The American Society of Anesthesiologists and other organizations updated their guidance about surgeries during the COVID-19 crisis.
- The revised guidance does not recommend a second nationwide shutdown of elective surgeries in the event of another viral wave this fall or winter.
- The guidance asks healthcare providers and governments to engage in more cooperation as the pandemic continues and as surges in hospitalization occur.
- Healthcare capacity should match community prevalence of disease.
It might have been the best decision to pause elective surgeries across the nation when the COVID-19 pandemic began earlier this year. However, that may not be the best tactic if another major viral wave strikes this fall or winter, according to updated national guidance.
“There was a total shutdown earlier this year. Our learning from that was we would not do that going forward,” says Linda Groah, MSN, RN, CNOR, NEA-BC, FAAN, chief executive officer and executive director of the Association of periOperative Registered Nurses (AORN). “Hospitals and ambulatory surgery centers [ASCs] have learned they can keep doing surgeries, but they have to be very thoughtful about it.”
AORN, along with the American College of Surgeons, the American Society of Anesthesiologists, and the American Hospital Association, released the “Roadmap for Maintaining Essential Surgery During COVID-19 Pandemic,” on Aug. 10. The guide was built on lessons learned throughout 2020 and includes decision-making guidance as surgeons plan for the months ahead.
When COVID-19 was pummeling the United States in March, it was clear the federal government was unprepared, based on the lack of available ventilators and personal protective equipment. Thus, it was important to pause elective procedures to conserve precious medical equipment, treatment space, and staff. Further, ambulatory surgery centers adjusted to slower business by closing altogether or using a combination of cutting hours, staff, and/or procedures.
“The good part about that decision was it helped us with the supply chains, which were very fragile,” says Mary Dale Peterson, MD, MSHCA, FACHE, FASA, president of the American Society of Anesthesiologists.
The updated guidance stresses the importance of regional cooperation in addressing patient capacity and supply chain issues. “Working within the region is really important, as opposed to being isolated,” Groah says. “We need to know what’s going on in the region so resources can be shared, including personal protective equipment.”

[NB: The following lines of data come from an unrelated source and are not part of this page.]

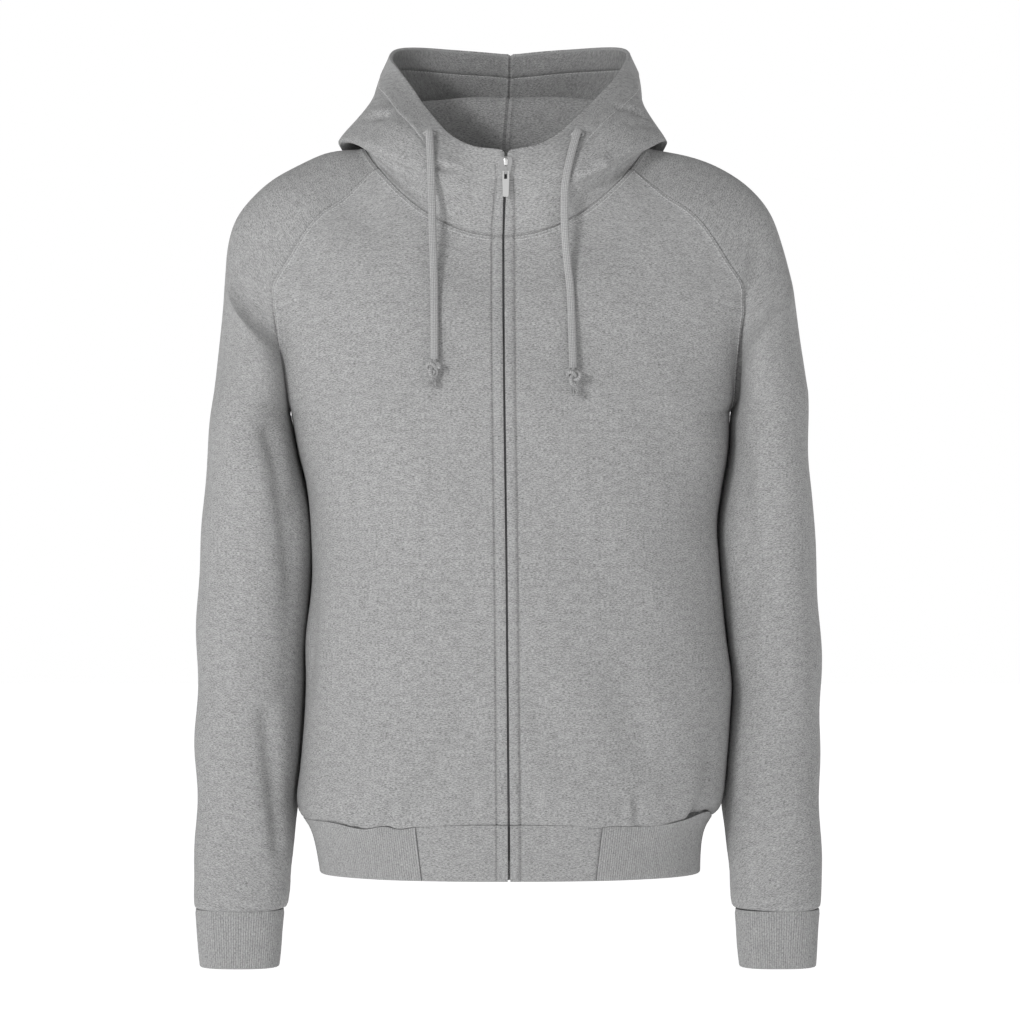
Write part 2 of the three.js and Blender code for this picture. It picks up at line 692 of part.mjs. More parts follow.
// Cuffs
for (const side of [1, -1]) {
  const inner = side > 0 ? 'innerLeft' : 'innerRight';
  const rings = CUFF.map((ring) => tubeRow(ring, inner, side, CUFF_COLUMNS, CUFF_ROUNDNESS));
  const ribs = Math.round(lengthOf(rings[0]) / CUFF_RIB_PITCH);
  const [end, top] = rings.map((ring) => outlineOf(ring, side));
  addPart(`cuff_${SIDE_NAME[side]}`, ribWall(end, top, ribs, CUFF_INNER_COLUMNS, true), RIB);
}

// The rib part of the waistband: from one jersey end round the back to the other.
function ribEdge(quarters, distance) {
  const steps = HEM_QUARTER_COLUMNS;
  const points = [];
  const start = awayFromZip(quarters.left, distance);
  const end = awayFromZip(quarters.right, distance);
  for (let i = 0; i < steps; i += 1) points.push(quarters.left(mix(start, 1, i / steps)));
  for (let i = 0; i < steps; i += 1) points.push(quarters.backLeft(1 - i / steps));
  for (let i = 0; i < steps; i += 1) points.push(quarters.backRight(i / steps));
  for (let i = 0; i <= steps; i += 1) points.push(quarters.right(mix(1, end, i / steps)));
  return points;
}
const ribBottom = ribEdge(bandBottom, JERSEY_END_BOTTOM + HALF_SEAM * 2);
const ribTop = ribEdge(bandTop, JERSEY_END_TOP + HALF_SEAM * 2);
addPart('hem_rib', ribWall(
  outlineOf(ribBottom, 1),
  outlineOf(ribTop, 1),
  Math.round(lengthOf(ribBottom) / HEM_RIB_PITCH),
  HEM_INNER_COLUMNS,
  false,
), RIB);

// Zip

// The cloth's edge beside the zip, bottom to top: three points of each row, their normals, and how
// far behind the outer side the tape lies.
const TAPE_GAP = 0.35;
const TAPE = 1.0;
function zipEdge(side) {
  const rows = [];
  const add = (row, depth) => rows.push(row.slice(0, 3).map((point, c) => {
    const normal = normals.get(keyOf(point)).clone();
    if (c === 0) normal.setX(0);
    return { point, normal: normal.normalize(), depth };
  }));
  hemFront[side].forEach((row) => add(row, RIB_CLOTH + TAPE_GAP));
  front[side].forEach((row, r) => add(row, (r === 0 ? RIB_CLOTH : CLOTH) + TAPE_GAP));
  hood[side].slice(1).forEach((row) => add(row, CLOTH + TAPE_GAP));
  return rows;
}
const zipEdges = { 1: zipEdge(1), '-1': zipEdge(-1) };
for (const side of [1, -1]) {
  const layer = (extra) => zipEdges[side].map((row) => row.map(({ point, normal, depth }) => (
    point.clone().addScaledVector(normal, -depth - extra)
  )));
  addPart(`zip_tape_${SIDE_NAME[side]}`, slab(layer(0), layer(TAPE)), { ...FLEECE, color: 0x8a8a8a });
}

// The closed teeth between the cloth edges, from the hem to just below the slider
const CHAIN_HALF_WIDTH = 1.0;
const CHAIN_FRONT = 0.5;
const CHAIN_BACK = 3.1;
const CHAIN_HOOD_ROWS = 9;
const chainRows = hemFront[1].length + front[1].length + CHAIN_HOOD_ROWS;
const chainLayer = (depth) => zipEdges[1].slice(0, chainRows).map((row, r) => {
  const other = zipEdges['-1'][r][0];
  const middle = row[0].point.clone().add(other.point).multiplyScalar(0.5);
  const normal = row[0].normal.clone().add(other.normal).setX(0).normalize();
  middle.addScaledVector(normal, -depth);
  return [1, -1].map((side) => middle.clone().setX(middle.x + side * CHAIN_HALF_WIDTH));
});
addPart('zip_chain', slab(chainLayer(CHAIN_FRONT), chainLayer(CHAIN_BACK)), METAL);

const wasm = await Module();
wasm.setup();

function toSolid(geometry) {
  const bare = geometry.clone();
  bare.deleteAttribute('normal');
  bare.deleteAttribute('uv');
  const merged = mergeVertices(bare, 1e-4);
  return new wasm.Manifold(new wasm.Mesh({
    numProp: 3,
    vertProperties: merged.attributes.position.array,
    triVerts: new Uint32Array(merged.index.array),
  }));
}

function fromSolid(solid) {
  const mesh = solid.getMesh();
  const geometry = new THREE.BufferGeometry();
  geometry.setAttribute('position', new THREE.Float32BufferAttribute(mesh.vertProperties, 3));
  geometry.setIndex(new THREE.Uint32BufferAttribute(mesh.triVerts, 1));
  geometry.computeVertexNormals();
  return geometry;
}

// An outline across and up, made thick from one depth to another; depth runs along Y.
function plate(outline, hole, from, to) {
  const shape = new THREE.Shape(outline.map(([x, z]) => new THREE.Vector2(x, z)));
  if (hole) shape.holes.push(new THREE.Path(hole.map(([x, z]) => new THREE.Vector2(x, z))));
  const geometry = new THREE.ExtrudeGeometry(shape, { depth: to - from, bevelEnabled: false });
  geometry.rotateX(Math.PI / 2);
  return geometry.translate(0, to, 0);
}

function box(x0, x1, y0, y1, z0, z1) {
  const geometry = new THREE.BoxGeometry(x1 - x0, y1 - y0, z1 - z0);
  return geometry.translate((x0 + x1) / 2, (y0 + y1) / 2, (z0 + z1) / 2);
}

// Slider, about the middle of its place on the zip line: a shield-shaped front plate, a neck between
// the cloth edges, a plate behind the tapes, and a crown that holds the pull.
const SLIDER_Z = -19;
const SLIDER_TILT = 0.105;
const SHIELD = [[-4.2, -8], [4.2, -8], [4.6, -3], [6, 2], [6.2, 6], [4.8, 8], [-4.8, 8], [-6.2, 6], [-6, 2],
  [-4.6, -3]];
const PLATE_FRONT = -2.95;
const PLATE_BACK = -1.2;
const REAR_FRONT = 5.1;
const REAR_BACK = 6.3;
const SLIDER_NECK = { half: 1, low: -4, high: 6 };
const CROWN = { half: 1, front: -6, low: -8, high: -1 };
const CROWN_SLOT = { half: 2, front: -4.95, low: -6.6, high: -2.4 };
const JOIN = 0.3;
const BAR_Y = -3.95;
const BAR_Z = -5.55;
const block = ({ half, low, high }, from, to) => toSolid(box(-half, half, from, to, low, high));
const slider = toSolid(plate(SHIELD, null, PLATE_FRONT, PLATE_BACK))
  .add(toSolid(plate(SHIELD, null, REAR_FRONT, REAR_BACK)))
  .add(block(SLIDER_NECK, PLATE_BACK - JOIN, REAR_FRONT + JOIN))
  .add(block(CROWN, CROWN.front, PLATE_FRONT + JOIN))
  .subtract(block(CROWN_SLOT, CROWN_SLOT.front, PLATE_FRONT));
const sliderMesh = addPart('zip_slider', fromSolid(slider), METAL);
sliderMesh.position.set(zipX(SLIDER_Z), zipY(SLIDER_Z), SLIDER_Z);
sliderMesh.rotation.x = SLIDER_TILT;

// Pull tab: a flat bar with a window round the crown; it hangs straight down from its own cross-bar.
const PULL_LENGTH = 23.5;
const BAR_HALF = 0.55;
const PULL_SIDE = table(['x', 'z'], [
  [3.1, BAR_HALF], [3.1, -9], [2.6, 1 - PULL_LENGTH], [1.8, -PULL_LENGTH],
]);
const WINDOW_HALF = 1.5;
const WINDOW_END = -7;
const pullOutline = [
  ...PULL_SIDE.map(({ x, z }) => [-x, z]),
  ...PULL_SIDE.map(({ x, z }) => [x, z]).reverse(),
];
const pullWindow = [
  [-WINDOW_HALF, -BAR_HALF], [WINDOW_HALF, -BAR_HALF],
  [WINDOW_HALF, WINDOW_END], [-WINDOW_HALF, WINDOW_END],
];
const pull = addPart('zip_pull', plate(pullOutline, pullWindow, -BAR_HALF, BAR_HALF), METAL);
pull.position.copy(vec(0, BAR_Y, BAR_Z).applyAxisAngle(vec(1, 0, 0), SLIDER_TILT).add(sliderMesh.position));

// Drawcords: free ends that leave the eyelets of the face hem, hang clear of the collar and lie on
// the chest
const CORD_HALF_WIDTH = 3.6;
const CORD_HALF_DEPTH = 2.1;
const CORD_STEPS = 34;
const CORD_SIDES = 8;
const CORD_ROUTES = {
  right: [
    vec(-73.6, -76.6, 14.4), vec(-73.4, -80.2, 14.2), vec(-73.0, -84.2, 10.4), vec(-72.5, -88.4, 3.4),
    vec(-71.9, -93.4, -7), vec(-71.2, -97, -22), vec(-70.7, -98.4, -38), vec(-70.2, -99.4, -54),
    vec(-69.9, -100.4, -70), vec(-69.4, -101.6, -88), vec(-68.8, -103, -106), vec(-68.2, -105.8, -126),
    vec(-67.9, -110.4, -146), vec(-67.7, -114.8, -166), vec(-67.6, -118.4, -184), vec(-67.5, -122, -200),
  ],
  left: [
    vec(65.4, -76.6, 14.4), vec(64.8, -80.2, 14.2), vec(63.6, -84.2, 10.4), vec(61.6, -88.6, 3),
    vec(58.4, -94.4, -9), vec(54.8, -98.2, -25), vec(52.8, -99.4, -39), vec(52.3, -100.2, -55),
    vec(52.5, -101.2, -74), vec(53.6, -102.4, -93), vec(55.2, -103.8, -112), vec(57.2, -106.8, -130),
    vec(58.3, -111.4, -150), vec(58.9, -115.8, -170), vec(59.5, -119.6, -190), vec(59.9, -123.4, -208),
  ],
};
const cordSection = [];
for (let i = 0; i < CORD_SIDES; i += 1) {
  const angle = (i / CORD_SIDES) * 2 * Math.PI;
  cordSection.push(new THREE.Vector2(CORD_HALF_WIDTH * Math.cos(angle), CORD_HALF_DEPTH * Math.sin(angle)));
}

// Knot and frayed tail under a cord's end: radii by depth below the cord.
const KNOT = table(['down', 'radius'], [
  [0.4, 3.2], [2.5, 6.6], [7, 7.8], [11.5, 6.8], [14.5, 5.2], [18, 6.6], [24, 6.9], [27.5, 5.4],
]);
const KNOT_SIDES = 12;
const KNOT_FLATNESS = 0.8;
const KNOT_FORWARD = 5;
for (const [name, route] of Object.entries(CORD_ROUTES)) {
  const path = new THREE.CatmullRomCurve3(route);
  addPart(`cord_${name}`, new THREE.ExtrudeGeometry(new THREE.Shape(cordSection), {
    steps: CORD_STEPS,
    extrudePath: path,
    bevelEnabled: false,
  }), { ...FLEECE, color: 0xa8a8a8 });
  const profile = [vec(0, -KNOT[0].down, 0), ...KNOT.map((row) => vec(row.radius, -row.down, 0)),
    vec(0, -KNOT[KNOT.length - 1].down, 0)].map((point) => new THREE.Vector2(point.x, point.y));
  const knot = new THREE.LatheGeometry(profile.reverse(), KNOT_SIDES);
  knot.rotateX(Math.PI / 2);
  knot.scale(1, KNOT_FLATNESS, 1);
  const end = route[route.length - 1];
  const knotMesh = addPart(`knot_${name}`, knot, { ...FLEECE, color: 0xa0a0a0 });
  knotMesh.position.set(end.x, end.y - KNOT_FORWARD, end.z);
}

export default hoodie;
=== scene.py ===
"""Raglan zip up hoodie, filled out with no wearer: cloth, ribs, stitching, zip, cords, and their materials."""

import json
import math

import bpy
import numpy as np
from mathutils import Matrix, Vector

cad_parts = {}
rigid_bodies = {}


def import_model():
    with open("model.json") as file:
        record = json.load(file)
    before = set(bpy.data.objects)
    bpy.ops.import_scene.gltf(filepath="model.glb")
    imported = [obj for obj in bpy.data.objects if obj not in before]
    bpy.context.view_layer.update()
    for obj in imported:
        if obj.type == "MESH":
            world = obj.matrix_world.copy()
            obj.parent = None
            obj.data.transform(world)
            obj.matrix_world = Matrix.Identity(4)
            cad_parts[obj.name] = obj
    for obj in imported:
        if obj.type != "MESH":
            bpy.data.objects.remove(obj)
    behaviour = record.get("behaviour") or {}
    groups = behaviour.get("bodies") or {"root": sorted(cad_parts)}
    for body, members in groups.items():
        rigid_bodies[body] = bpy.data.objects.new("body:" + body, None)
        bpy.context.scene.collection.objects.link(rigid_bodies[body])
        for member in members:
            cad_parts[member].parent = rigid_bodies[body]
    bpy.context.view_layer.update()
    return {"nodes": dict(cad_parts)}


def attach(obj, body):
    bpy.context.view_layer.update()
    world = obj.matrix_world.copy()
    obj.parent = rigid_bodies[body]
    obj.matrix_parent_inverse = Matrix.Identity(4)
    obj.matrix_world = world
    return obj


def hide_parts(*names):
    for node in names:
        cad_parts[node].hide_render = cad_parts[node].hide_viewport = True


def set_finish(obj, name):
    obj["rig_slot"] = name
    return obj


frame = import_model()

# Sizes below are in millimetres until a mesh is made, and follow the part's own driving sizes.
MM = 0.001
CLOTH = 2.1
RIB_CLOTH = 3.0
HEM_Z = -681
BAND_TOP_Z = -628.5
ARMPIT_Z = -246
NECK_FRONT_Z = -83
NECK_BACK_Z = 2
ZIP_HALF_GAP = 1.15
ZIP_BAND_WIDTH = 11
ZIP_BAND_RISE = 1.2
FACE_HEM = 24
FACE_HEM_RISE = 0.7
RIB_PITCH = 2.1
CUFF_TOP_Z = -715.4
CUFF_END_Z = -770
BODY_ROUNDNESS = 2.35
SLEEVE_ROUNDNESS = 2.2
CUFF_ROUNDNESS = 2.3
SIDES = {"left": 1, "right": -1}


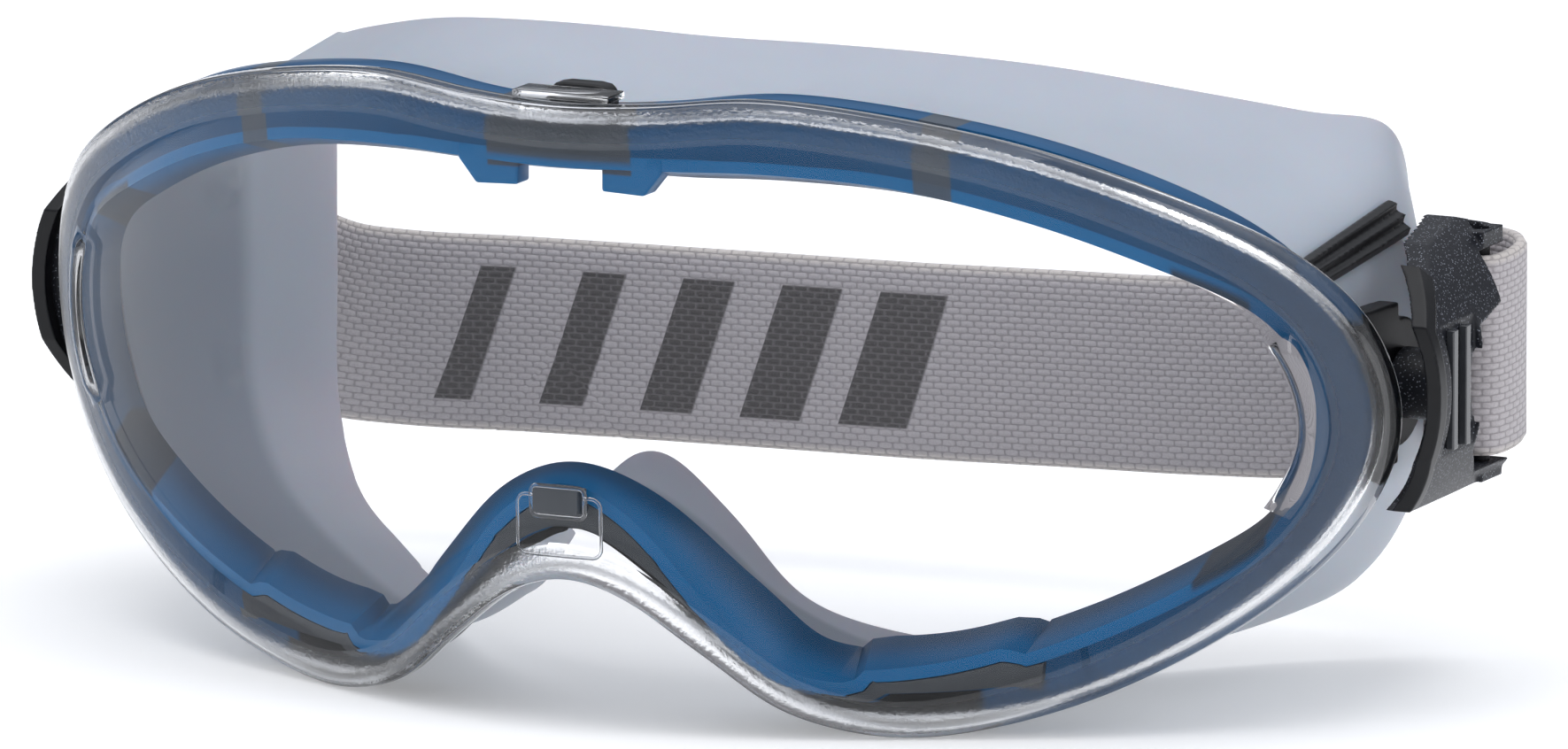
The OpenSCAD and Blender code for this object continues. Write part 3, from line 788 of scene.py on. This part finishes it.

The lack of cooperation contributed to hospital bottlenecks during the early days of the crisis, Peterson notes. “Two hours away from New York City, there were hospitals that were not hit hard with COVID patients. They were half empty and had furloughed half their staff,” she explains.
If regional governments and hospital systems had cooperated, then New York City hospitals might have been able to transport some of their COVID-19 patients to other facilities, reducing the burden on the city’s overwhelmed hospitals.
“In Texas, we automatically do that, maybe because we’ve been hit with so many disasters,” says Peterson, who serves as the executive vice president and chief operating officer at Driscoll Health System of Corpus Christi. “We have local, state, and regional cooperation.”
The guidance suggests facilities consider taking various actions, including:
- “Local, state, and regional cooperation with public health authorities and state hospital associations for effective management of resources and optimal care for patients in the region”;
- “Any provision of essential surgery should be authorized by the appropriate municipal, county, and state health authorities”;
- “Healthcare capacity should match community prevalence of disease.”
The collaboration extends to partnering with medical supply and device vendors. “They’re great resources to help find out where somebody might have an excess amount, and we can share those resources,” Groah says.